/---

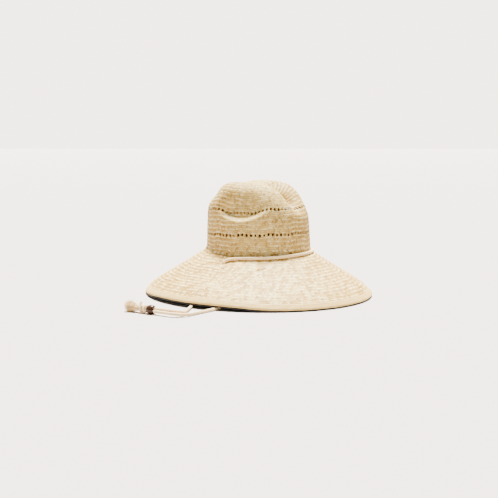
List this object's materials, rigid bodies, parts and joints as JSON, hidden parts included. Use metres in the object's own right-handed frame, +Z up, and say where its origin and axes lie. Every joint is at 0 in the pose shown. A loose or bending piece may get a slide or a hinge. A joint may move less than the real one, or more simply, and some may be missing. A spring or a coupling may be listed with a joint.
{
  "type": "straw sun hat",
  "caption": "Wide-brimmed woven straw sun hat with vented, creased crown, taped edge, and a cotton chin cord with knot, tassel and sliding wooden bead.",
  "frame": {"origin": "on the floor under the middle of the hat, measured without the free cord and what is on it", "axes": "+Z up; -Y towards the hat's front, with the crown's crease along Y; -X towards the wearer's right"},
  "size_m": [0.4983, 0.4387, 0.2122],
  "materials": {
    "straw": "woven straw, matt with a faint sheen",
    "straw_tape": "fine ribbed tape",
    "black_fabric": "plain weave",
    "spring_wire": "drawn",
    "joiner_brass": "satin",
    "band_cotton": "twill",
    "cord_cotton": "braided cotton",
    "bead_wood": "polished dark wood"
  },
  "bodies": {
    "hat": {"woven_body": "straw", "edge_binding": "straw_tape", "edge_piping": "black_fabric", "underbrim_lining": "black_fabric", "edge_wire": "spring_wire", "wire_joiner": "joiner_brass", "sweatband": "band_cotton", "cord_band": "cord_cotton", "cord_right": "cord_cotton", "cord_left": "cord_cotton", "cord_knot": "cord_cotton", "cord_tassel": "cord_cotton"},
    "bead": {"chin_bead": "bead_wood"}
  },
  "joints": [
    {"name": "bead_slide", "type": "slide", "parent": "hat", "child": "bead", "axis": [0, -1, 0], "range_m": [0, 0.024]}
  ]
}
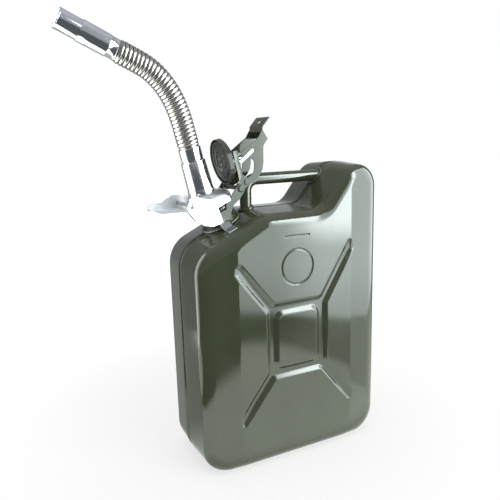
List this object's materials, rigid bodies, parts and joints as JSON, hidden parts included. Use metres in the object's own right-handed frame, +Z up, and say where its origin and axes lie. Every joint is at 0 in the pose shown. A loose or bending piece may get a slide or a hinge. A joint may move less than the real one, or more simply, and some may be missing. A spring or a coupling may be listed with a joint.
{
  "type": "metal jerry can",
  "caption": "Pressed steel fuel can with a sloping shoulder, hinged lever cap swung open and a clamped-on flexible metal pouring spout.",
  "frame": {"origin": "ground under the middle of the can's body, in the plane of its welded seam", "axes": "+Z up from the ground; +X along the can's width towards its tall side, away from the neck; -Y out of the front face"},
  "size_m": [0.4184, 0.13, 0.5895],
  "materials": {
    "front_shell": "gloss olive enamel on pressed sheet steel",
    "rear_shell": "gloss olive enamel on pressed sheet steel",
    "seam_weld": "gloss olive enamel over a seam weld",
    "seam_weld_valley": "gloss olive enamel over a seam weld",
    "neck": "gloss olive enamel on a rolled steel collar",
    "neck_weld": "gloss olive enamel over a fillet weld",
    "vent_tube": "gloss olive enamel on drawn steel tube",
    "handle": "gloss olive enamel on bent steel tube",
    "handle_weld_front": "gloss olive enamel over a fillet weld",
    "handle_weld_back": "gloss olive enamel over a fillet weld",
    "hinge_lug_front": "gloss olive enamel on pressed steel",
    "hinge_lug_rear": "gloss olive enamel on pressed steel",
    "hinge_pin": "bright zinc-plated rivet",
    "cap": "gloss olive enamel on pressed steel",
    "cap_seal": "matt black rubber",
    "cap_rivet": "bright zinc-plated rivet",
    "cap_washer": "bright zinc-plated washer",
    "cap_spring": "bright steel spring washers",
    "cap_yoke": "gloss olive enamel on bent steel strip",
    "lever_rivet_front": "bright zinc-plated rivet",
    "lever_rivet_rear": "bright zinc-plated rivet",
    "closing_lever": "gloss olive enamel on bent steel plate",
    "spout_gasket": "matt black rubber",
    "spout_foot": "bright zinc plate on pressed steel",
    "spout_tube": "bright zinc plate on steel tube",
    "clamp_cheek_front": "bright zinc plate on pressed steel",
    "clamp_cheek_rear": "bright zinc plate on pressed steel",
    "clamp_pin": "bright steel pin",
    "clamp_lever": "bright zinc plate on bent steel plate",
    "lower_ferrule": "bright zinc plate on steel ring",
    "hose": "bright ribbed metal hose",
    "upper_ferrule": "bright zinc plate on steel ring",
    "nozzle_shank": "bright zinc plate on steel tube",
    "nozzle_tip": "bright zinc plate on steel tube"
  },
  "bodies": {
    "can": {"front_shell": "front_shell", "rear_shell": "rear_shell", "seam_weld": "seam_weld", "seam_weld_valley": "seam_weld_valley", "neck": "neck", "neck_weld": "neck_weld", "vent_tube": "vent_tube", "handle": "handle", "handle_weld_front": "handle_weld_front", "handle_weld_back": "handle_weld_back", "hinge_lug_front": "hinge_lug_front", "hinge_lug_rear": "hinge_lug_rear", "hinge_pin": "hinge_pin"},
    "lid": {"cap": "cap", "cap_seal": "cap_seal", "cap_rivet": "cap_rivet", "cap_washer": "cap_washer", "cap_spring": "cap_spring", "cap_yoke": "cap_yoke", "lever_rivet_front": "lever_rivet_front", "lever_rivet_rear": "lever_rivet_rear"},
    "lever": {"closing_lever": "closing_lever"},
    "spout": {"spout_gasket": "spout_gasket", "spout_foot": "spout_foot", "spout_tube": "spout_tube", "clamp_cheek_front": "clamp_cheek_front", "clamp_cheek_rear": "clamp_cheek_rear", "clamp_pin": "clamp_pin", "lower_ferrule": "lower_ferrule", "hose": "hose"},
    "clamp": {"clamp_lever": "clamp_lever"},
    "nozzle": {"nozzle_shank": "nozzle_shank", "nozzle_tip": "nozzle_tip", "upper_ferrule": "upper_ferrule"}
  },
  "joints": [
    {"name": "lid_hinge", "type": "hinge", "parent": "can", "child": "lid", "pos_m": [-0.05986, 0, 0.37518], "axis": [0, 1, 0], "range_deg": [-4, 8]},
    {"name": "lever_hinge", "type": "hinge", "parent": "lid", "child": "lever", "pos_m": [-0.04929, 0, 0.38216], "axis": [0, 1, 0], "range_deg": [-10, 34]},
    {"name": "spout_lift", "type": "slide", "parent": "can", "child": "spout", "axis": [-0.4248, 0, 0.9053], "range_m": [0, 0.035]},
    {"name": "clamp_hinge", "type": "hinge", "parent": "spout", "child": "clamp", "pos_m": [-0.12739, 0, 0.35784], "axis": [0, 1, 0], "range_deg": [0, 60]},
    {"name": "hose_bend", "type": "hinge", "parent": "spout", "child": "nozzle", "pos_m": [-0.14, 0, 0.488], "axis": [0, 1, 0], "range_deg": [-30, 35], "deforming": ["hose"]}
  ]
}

\---

THE EXERCISE:
Copy out all of the data exactly, leaving nothing out.

COMPLETE OUTPUT:
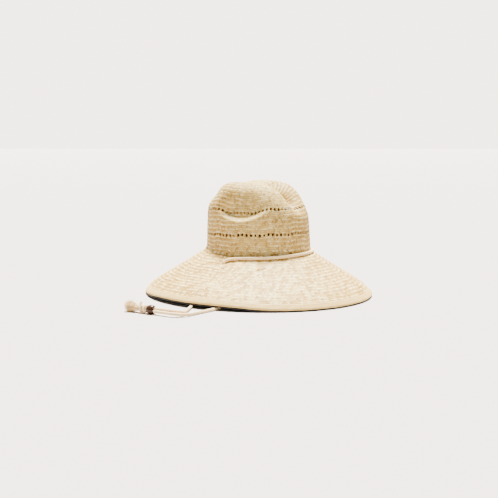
List this object's materials, rigid bodies, parts and joints as JSON, hidden parts included. Use metres in the object's own right-handed frame, +Z up, and say where its origin and axes lie. Every joint is at 0 in the pose shown. A loose or bending piece may get a slide or a hinge. A joint may move less than the real one, or more simply, and some may be missing. A spring or a coupling may be listed with a joint.
{
  "type": "straw sun hat",
  "caption": "Wide-brimmed woven straw sun hat with vented, creased crown, taped edge, and a cotton chin cord with knot, tassel and sliding wooden bead.",
  "frame": {"origin": "on the floor under the middle of the hat, measured without the free cord and what is on it", "axes": "+Z up; -Y towards the hat's front, with the crown's crease along Y; -X towards the wearer's right"},
  "size_m": [0.4983, 0.4387, 0.2122],
  "materials": {
    "straw": "woven straw, matt with a faint sheen",
    "straw_tape": "fine ribbed tape",
    "black_fabric": "plain weave",
    "spring_wire": "drawn",
    "joiner_brass": "satin",
    "band_cotton": "twill",
    "cord_cotton": "braided cotton",
    "bead_wood": "polished dark wood"
  },
  "bodies": {
    "hat": {"woven_body": "straw", "edge_binding": "straw_tape", "edge_piping": "black_fabric", "underbrim_lining": "black_fabric", "edge_wire": "spring_wire", "wire_joiner": "joiner_brass", "sweatband": "band_cotton", "cord_band": "cord_cotton", "cord_right": "cord_cotton", "cord_left": "cord_cotton", "cord_knot": "cord_cotton", "cord_tassel": "cord_cotton"},
    "bead": {"chin_bead": "bead_wood"}
  },
  "joints": [
    {"name": "bead_slide", "type": "slide", "parent": "hat", "child": "bead", "axis": [0, -1, 0], "range_m": [0, 0.024]}
  ]
}
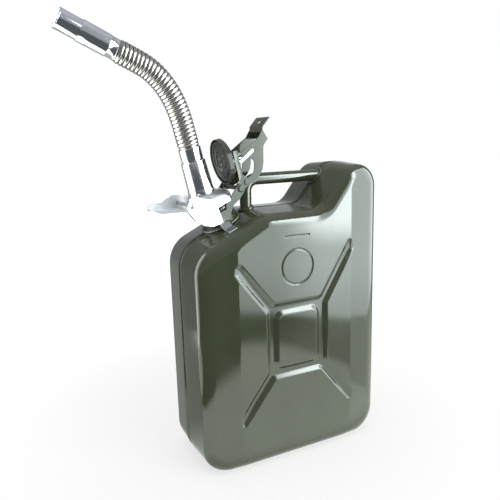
List this object's materials, rigid bodies, parts and joints as JSON, hidden parts included. Use metres in the object's own right-handed frame, +Z up, and say where its origin and axes lie. Every joint is at 0 in the pose shown. A loose or bending piece may get a slide or a hinge. A joint may move less than the real one, or more simply, and some may be missing. A spring or a coupling may be listed with a joint.
{
  "type": "metal jerry can",
  "caption": "Pressed steel fuel can with a sloping shoulder, hinged lever cap swung open and a clamped-on flexible metal pouring spout.",
  "frame": {"origin": "ground under the middle of the can's body, in the plane of its welded seam", "axes": "+Z up from the ground; +X along the can's width towards its tall side, away from the neck; -Y out of the front face"},
  "size_m": [0.4184, 0.13, 0.5895],
  "materials": {
    "front_shell": "gloss olive enamel on pressed sheet steel",
    "rear_shell": "gloss olive enamel on pressed sheet steel",
    "seam_weld": "gloss olive enamel over a seam weld",
    "seam_weld_valley": "gloss olive enamel over a seam weld",
    "neck": "gloss olive enamel on a rolled steel collar",
    "neck_weld": "gloss olive enamel over a fillet weld",
    "vent_tube": "gloss olive enamel on drawn steel tube",
    "handle": "gloss olive enamel on bent steel tube",
    "handle_weld_front": "gloss olive enamel over a fillet weld",
    "handle_weld_back": "gloss olive enamel over a fillet weld",
    "hinge_lug_front": "gloss olive enamel on pressed steel",
    "hinge_lug_rear": "gloss olive enamel on pressed steel",
    "hinge_pin": "bright zinc-plated rivet",
    "cap": "gloss olive enamel on pressed steel",
    "cap_seal": "matt black rubber",
    "cap_rivet": "bright zinc-plated rivet",
    "cap_washer": "bright zinc-plated washer",
    "cap_spring": "bright steel spring washers",
    "cap_yoke": "gloss olive enamel on bent steel strip",
    "lever_rivet_front": "bright zinc-plated rivet",
    "lever_rivet_rear": "bright zinc-plated rivet",
    "closing_lever": "gloss olive enamel on bent steel plate",
    "spout_gasket": "matt black rubber",
    "spout_foot": "bright zinc plate on pressed steel",
    "spout_tube": "bright zinc plate on steel tube",
    "clamp_cheek_front": "bright zinc plate on pressed steel",
    "clamp_cheek_rear": "bright zinc plate on pressed steel",
    "clamp_pin": "bright steel pin",
    "clamp_lever": "bright zinc plate on bent steel plate",
    "lower_ferrule": "bright zinc plate on steel ring",
    "hose": "bright ribbed metal hose",
    "upper_ferrule": "bright zinc plate on steel ring",
    "nozzle_shank": "bright zinc plate on steel tube",
    "nozzle_tip": "bright zinc plate on steel tube"
  },
  "bodies": {
    "can": {"front_shell": "front_shell", "rear_shell": "rear_shell", "seam_weld": "seam_weld", "seam_weld_valley": "seam_weld_valley", "neck": "neck", "neck_weld": "neck_weld", "vent_tube": "vent_tube", "handle": "handle", "handle_weld_front": "handle_weld_front", "handle_weld_back": "handle_weld_back", "hinge_lug_front": "hinge_lug_front", "hinge_lug_rear": "hinge_lug_rear", "hinge_pin": "hinge_pin"},
    "lid": {"cap": "cap", "cap_seal": "cap_seal", "cap_rivet": "cap_rivet", "cap_washer": "cap_washer", "cap_spring": "cap_spring", "cap_yoke": "cap_yoke", "lever_rivet_front": "lever_rivet_front", "lever_rivet_rear": "lever_rivet_rear"},
    "lever": {"closing_lever": "closing_lever"},
    "spout": {"spout_gasket": "spout_gasket", "spout_foot": "spout_foot", "spout_tube": "spout_tube", "clamp_cheek_front": "clamp_cheek_front", "clamp_cheek_rear": "clamp_cheek_rear", "clamp_pin": "clamp_pin", "lower_ferrule": "lower_ferrule", "hose": "hose"},
    "clamp": {"clamp_lever": "clamp_lever"},
    "nozzle": {"nozzle_shank": "nozzle_shank", "nozzle_tip": "nozzle_tip", "upper_ferrule": "upper_ferrule"}
  },
  "joints": [
    {"name": "lid_hinge", "type": "hinge", "parent": "can", "child": "lid", "pos_m": [-0.05986, 0, 0.37518], "axis": [0, 1, 0], "range_deg": [-4, 8]},
    {"name": "lever_hinge", "type": "hinge", "parent": "lid", "child": "lever", "pos_m": [-0.04929, 0, 0.38216], "axis": [0, 1, 0], "range_deg": [-10, 34]},
    {"name": "spout_lift", "type": "slide", "parent": "can", "child": "spout", "axis": [-0.4248, 0, 0.9053], "range_m": [0, 0.035]},
    {"name": "clamp_hinge", "type": "hinge", "parent": "spout", "child": "clamp", "pos_m": [-0.12739, 0, 0.35784], "axis": [0, 1, 0], "range_deg": [0, 60]},
    {"name": "hose_bend", "type": "hinge", "parent": "spout", "child": "nozzle", "pos_m": [-0.14, 0, 0.488], "axis": [0, 1, 0], "range_deg": [-30, 35], "deforming": ["hose"]}
  ]
}